Friends with W??

iVillage Member
Registered: 07-03-2003
Friends with W??
4
Mon, 10-06-2003 - 1:01am
I'm wondering if any of you are in the same situation. I met my MM at work. We became frineds first and a couple of times did things as couples. Then we started our affiar and didn't really do things as with our spouses anymore. But now, our circle has grown to include other friends from work and they have started inviting both me and H and MM and W to various events. Now, his W is even joining our bunco group! He thinks it's fine but I am starting to get nervous. Now if anyone found out, not only would our Ms be broken but a lot of friendships too and our reputations would also suffer.

I guess the solution would be to end our A, but we care about each other so much and love being together so much we can't end it right now. Are any of you in the same situation and how do you handle it?? Thanks!!

TA

iVillage Member
Registered: 02-12-2002
In reply to: tlalex
Mon, 10-06-2003 - 9:16am
I work with my OM as well. I knew him quite well, and his wife socially, for a few years before we started seeing each other.

I don't have a problem with it at all. I used to kind of fade into the background ("just a colleague" type of thing) when his wife was around, but I know he loves to have me be just as much "there" when she is there - he would like us to be friends, though I think it's a bit of a stretch - we're friendly, but not *friends*. He and my DH get along very well. When my H is around, I never think, "Oh, I'd rather be with OM" - I love DH and enjoy being with him. So when we are together as couples at a party, there is never a problem.

I should mention that OM and I are extremely discreet. I think our colleagues think we are friendlier with each other than we are with anyone else, but nothing more than that. So there is no risk of our spouses finding out anything from our coworkers

iVillage Member
Registered: 05-20-2003
In reply to: tlalex
Mon, 10-06-2003 - 1:04pm
I'm pretty much in the same situation except for OM is single. My DH and

him have a good mutual friend. They occasionally hung out before we got

involved. They have not been together (OM & H w/. friend) since our EMA began 6 months ago. There is a large circle of friends and often I have been w/ H and OM was there, they

shake hands and small talk spots ect.

It's really freaky for me anyways. I sometimes find myself ignoring H, so OM does not feel jealous, he doesn't but it's all in my mind.
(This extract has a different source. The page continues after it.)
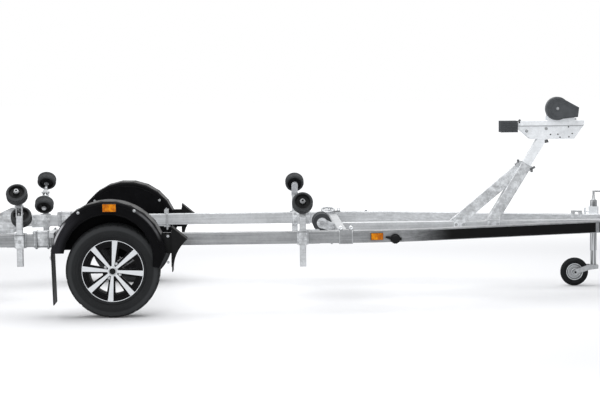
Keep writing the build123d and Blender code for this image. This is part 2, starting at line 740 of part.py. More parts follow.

A few months ago OM had a party which the entire circle was invited to, It would have been odd for me not to attend. I checked w/. OM 1st about bringing H, he was cool about it. When I went inside to the restroom, OM grabbed me into a bedroom for a big kiss. I regret this though, even though no one noticed or suspected anything.

iVillage Member
Registered: 07-03-2003
In reply to: tlalex
Mon, 10-06-2003 - 9:52pm
Shouldi,

Your situation sounds almost exactly like mine. We are also very discreet and nobody at works has any idea we are having an A. Neither one of us wants to end our Ms so we take extreme care not to get caught. So far I've been able to handle events as couples but I do sometimes feel twinges of guilt when we're out together. I too, though, think he likes having me there even if we're with our spouses. At least we're getting to see each other during some times when we normally wouldn't. We'll just have to deal with it I guess, just praying the nobody ever finrs out!

TA



iVillage Member
Registered: 03-26-2003
In reply to: tlalex
Tue, 10-07-2003 - 3:43pm
hey lex -- i am in that situation! MM and his W and my long-time BF and I are friends and have been social for over 8 years. our circle includes lots of couples and we too try to be discreet, but sometimes MM and i have gotten physical in a dark corner at a party or two. we both will lose alot if this A ever comes out. and like you, we are deeply into this relationship and will stay together as long as possible.

i work in the same area as MM and his W and she and i have lunch together every few weeks or so. and we all go out on the weekends and have even vacationed together. i mostly keep my feelings for MM separate from our social time together and concentrate my attention on my BF when we're all together.

my BF doesn't want to spend too much time with MM and his W now because he apparently was suspicious earlier this year and searched through my drawers and closets, old papers, etc. until he found a few pages i had written about some of my feelings for MM. stupid i know -- never write anything down (other than on this board!) but i did. even though he and i have decided to stay together and have worked really hard on our relationship, BF is still uncomfortable around MM. i haven't forced the issue of spending time with MM and W because i'm more comfortable not seeing them as often in social situations. less strain on me and MM.

so the bottom line is MM and i see each other whenever possible and keep the socializing with W and BF to a minimum. it's working for now.